Give back the exact lines spanning from the line with "make_band(lap, parts, base, cutters)" to the line with "imported = [obj", with both of those lines included and no others.

----

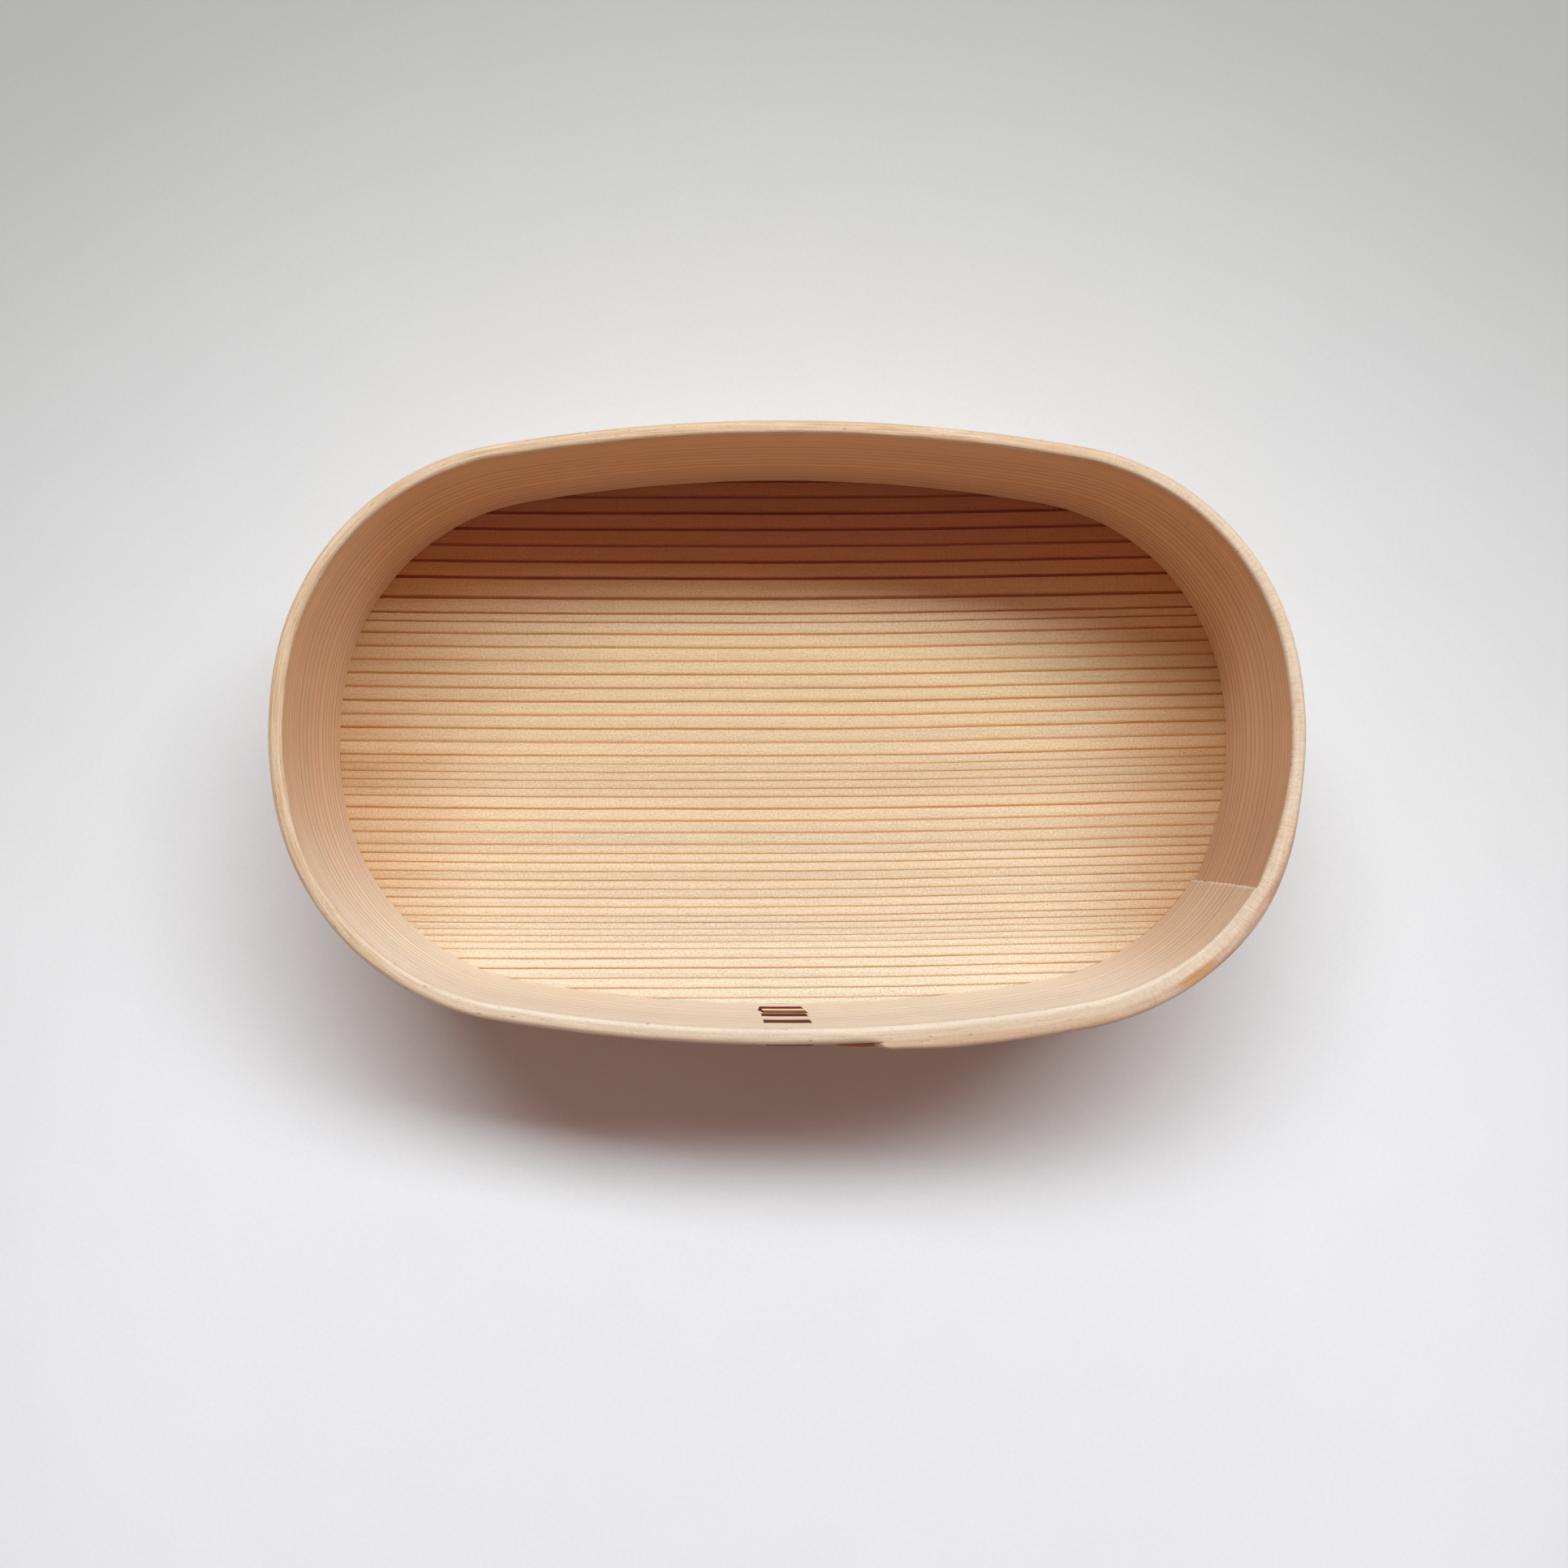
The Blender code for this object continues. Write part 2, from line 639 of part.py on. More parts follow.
    def make_cutters(self, collection):
        """Make the through slits, the two blind slits and the beds of the inner rungs."""
        last = len(self.depths) - 1
        slit_width = TAPE_THICKNESS + 2 * TAPE_CLEARANCE
        for rung in range(last):
            ends = self.slit_ends(rung, rung + 1)
            self.cut_block(f"slit_{rung + 1}", ends, slit_width, TAPE_CLEARANCE, collection)
        for rung, far, name in ((0, False, "slit_start"), (last, True, "slit_finish")):
            ends = self.blind_ends(rung, far)
            self.cut_block(name, ends, slit_width, TAPE_CLEARANCE, collection)
        for rung in range(1, last, 2):
            ends = self.bed_ends(rung)
            width = RUNG_LENGTH + slit_width
            self.cut_block(f"bed_{rung}", ends, width, BED_CLEARANCE, collection)


def make_tape(lacing, collection, parent):
    """Make the bark tape, with its origin on the rim above the column."""
    grid = lacing.grid()
    anchor = lacing.lap.oval.points(np.array(lacing.column), np.array(0.0), BAND_HEIGHT)
    mesh = loft_mesh("bark_lacing", grid - anchor)
    mesh.materials.append(new_material("cherry_bark", (84, 40, 26), 0.35))
    shade_round(mesh)
    return add_object("bark_lacing", mesh, collection, parent, tuple(anchor))


def centre_footprint(oval, lap):
    """Move the outline so that the box's footprint is centred on the origin."""
    plan = band_grid(lap)[..., :2].reshape(-1, 2)
    oval.origin = (plan.min(axis=0) + plan.max(axis=0)) / 2


def main():
    """Build the lunch box."""
    clear_scene()
    parts = new_collection("oval_lunch_box")
    cutters = new_collection("cutters")
    oval = Oval()
    lap = Lap(oval)
    centre_footprint(oval, lap)
    base = add_object("lunch_box_base", None, parts)
    lacing = Lacing(lap)
    lacing.make_cutters(cutters)
    make_band(lap, parts, base, cutters)
    make_board(lap, parts, base)
    make_tape(lacing, parts, base)
    bpy.context.view_layer.update()


main()
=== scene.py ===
"""Looks of the oval bentwood lunch box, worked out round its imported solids.

Metres, +Z up. The band is one strip of cedar: it starts inside the lap at the front right, goes
round the box clockwise as seen from above, and ends over its own start. Places along it count in
metres from the oval's right end.
"""
import logging
import math
from dataclasses import dataclass
from enum import Enum
from functools import cached_property
from typing import Mapping, Optional, Sequence, Union

import bmesh
import bpy
import numpy as np
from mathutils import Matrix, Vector


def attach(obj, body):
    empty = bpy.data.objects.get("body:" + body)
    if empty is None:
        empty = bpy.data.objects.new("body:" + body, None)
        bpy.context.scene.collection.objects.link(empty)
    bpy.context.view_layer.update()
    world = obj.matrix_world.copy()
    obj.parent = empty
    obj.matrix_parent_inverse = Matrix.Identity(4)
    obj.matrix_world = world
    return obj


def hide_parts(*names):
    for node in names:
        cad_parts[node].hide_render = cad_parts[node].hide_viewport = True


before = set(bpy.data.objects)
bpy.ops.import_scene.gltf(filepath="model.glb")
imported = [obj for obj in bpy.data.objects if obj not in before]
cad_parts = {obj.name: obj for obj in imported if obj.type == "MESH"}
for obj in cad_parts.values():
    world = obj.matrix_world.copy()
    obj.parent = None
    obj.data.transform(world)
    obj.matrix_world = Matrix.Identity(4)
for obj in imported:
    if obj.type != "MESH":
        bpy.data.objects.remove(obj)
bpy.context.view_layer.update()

LOG = logging.getLogger("lunch_box")
BODY = "root"
PICTURE_SIDE = 1932
MM_PER_M = 1000.0

STRIP_FACE = "strip_face"
STRIP_DEPTH = "strip_depth"
BOARD_FACE = "board_face"
RIM_CIRCLE = "rim_circle"
TAPE_FACE = "tape_face"
TAPE_LIFT = "tape_lift"

MATH = "ShaderNodeMath"
VECTOR_MATH = "ShaderNodeVectorMath"
NOISE = "ShaderNodeTexNoise"
WHITE_NOISE = "ShaderNodeTexWhiteNoise"
RAMP = "ShaderNodeValToRGB"
RANGE = "ShaderNodeMapRange"
MIX = "ShaderNodeMix"
MAPPING = "ShaderNodeMapping"
CURVE = "ShaderNodeFloatCurve"
SPLIT = "ShaderNodeSeparateXYZ"
JOIN = "ShaderNodeCombineXYZ"
UV_MAP = "ShaderNodeUVMap"
BUMP = "ShaderNodeBump"
SMOOTH = {"interpolation_type": "SMOOTHSTEP"}
MIX_A, MIX_B, MIX_RESULT = 6, 7, 2
QUARTER_TURN = 0.25
SHARP_DEG = 40.0
PALE = "ecebea"

Array = np.ndarray
Source = Union[bpy.types.Node, bpy.types.NodeSocket]
Links = Mapping[Union[int, str], Source]
Values = Mapping[Union[int, str], Union[float, Sequence[float]]]
Stops = Sequence[tuple[float, Union[float, str]]]
Knots = Sequence[tuple[float, float]]
Span = tuple[float, ...]


def ease(x: Array, start: Union[float, Array], end: Union[float, Array]) -> Array:
    """Rise smoothly from 0 at start to 1 at end: 3 t squared less 2 t cubed.

    Args:
        x: Where to read the rise.
        start: Where it starts.
        end: Where it ends.

    Returns:
        The rise at each x.
    """
    t = np.clip((x - start) / (end - start), 0.0, 1.0)
    return t * t * (3.0 - 2.0 * t)


def mix(a: Array, b: Array, t: Array) -> Array:
    """Go in a straight line from a at t = 0 to b at t = 1."""
    return a + (b - a) * t


def ripple(x: Array, waves: Sequence[float], seed: int) -> Array:
    """Sum sine waves of equal weight and seeded phase, for the unevenness of hand work.

    Args:
        x: Places in metres.
        waves: The wavelengths in metres.
        seed: Chooses the phases.

    Returns:
        Values from -1 to 1.
    """
    phases = np.random.default_rng(seed).uniform(0.0, 2.0 * math.pi, len(waves))
    total = sum(np.sin(2.0 * math.pi * x / wave + phase) for wave, phase in zip(waves, phases))
    return total / len(waves)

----

Exercise output:
    make_band(lap, parts, base, cutters)
    make_board(lap, parts, base)
    make_tape(lacing, parts, base)
    bpy.context.view_layer.update()


main()
=== scene.py ===
"""Looks of the oval bentwood lunch box, worked out round its imported solids.

Metres, +Z up. The band is one strip of cedar: it starts inside the lap at the front right, goes
round the box clockwise as seen from above, and ends over its own start. Places along it count in
metres from the oval's right end.
"""
import logging
import math
from dataclasses import dataclass
from enum import Enum
from functools import cached_property
from typing import Mapping, Optional, Sequence, Union

import bmesh
import bpy
import numpy as np
from mathutils import Matrix, Vector


def attach(obj, body):
    empty = bpy.data.objects.get("body:" + body)
    if empty is None:
        empty = bpy.data.objects.new("body:" + body, None)
        bpy.context.scene.collection.objects.link(empty)
    bpy.context.view_layer.update()
    world = obj.matrix_world.copy()
    obj.parent = empty
    obj.matrix_parent_inverse = Matrix.Identity(4)
    obj.matrix_world = world
    return obj


def hide_parts(*names):
    for node in names:
        cad_parts[node].hide_render = cad_parts[node].hide_viewport = True


before = set(bpy.data.objects)
bpy.ops.import_scene.gltf(filepath="model.glb")
imported = [obj for obj in bpy.data.objects if obj not in before]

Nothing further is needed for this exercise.